L'«Onegin» di Giovanni Giudici. Un'analisi metrico-variantistica

L'«Onegin» di Giovanni Giudici. Un'analisi metrico-variantistica

L'inclusione ideale dell'"Eugenio Onieghin" di Aleksandr S. Puskin in versi italiani nell'opera in versi di Giovanni Giudici è per noi, e da tempo, un dato di fatto (solo ragioni esterne hanno fatto sì che "I versi della vita", il "Meridiano" che raccoglie i suoi "Collected Poems", non contenga l'"impresa di parole" alla quale il nostro poeta si dedicò per almeno un trentennio).
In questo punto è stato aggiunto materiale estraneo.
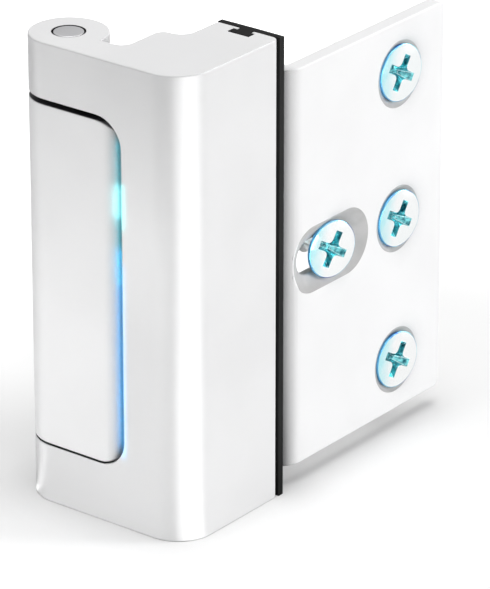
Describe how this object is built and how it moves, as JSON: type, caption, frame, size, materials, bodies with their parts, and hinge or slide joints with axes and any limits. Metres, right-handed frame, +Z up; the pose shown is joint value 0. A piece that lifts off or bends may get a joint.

In ciò, in fondo, al di là delle diversità di gusto dei lettori, sta la differenza tra il "nostro" (intendo generazionalmente) "Eugenio Onieghin" e l'"Evgenij Onegin" tradotto da Ettore Lo Gatto: l'appartenenza indiscussa del primo alla letteratura nella nostra lingua, il suo corrispondere a una "volontà di dire2 (giusta la formula dantesca) autorale che è di natura sorgivamente poetica. Il libro di Sara Cerneaz ci mette ora, nei confronti dei suoi primi lettori (rispondano anche ai nomi di Folena e Contini), nella condizione incomparabilmente privilegiata di chi può assistere alle visitazioni, nell'officina del poema, di colei che Giudici chiamava "La Dama non cercata": quella "che ebbe un tempo nome di Ispirazione". Comincia così, felicemente, una nuova fase nella vita dell'Eugenio Onieghin dentro la letteratura.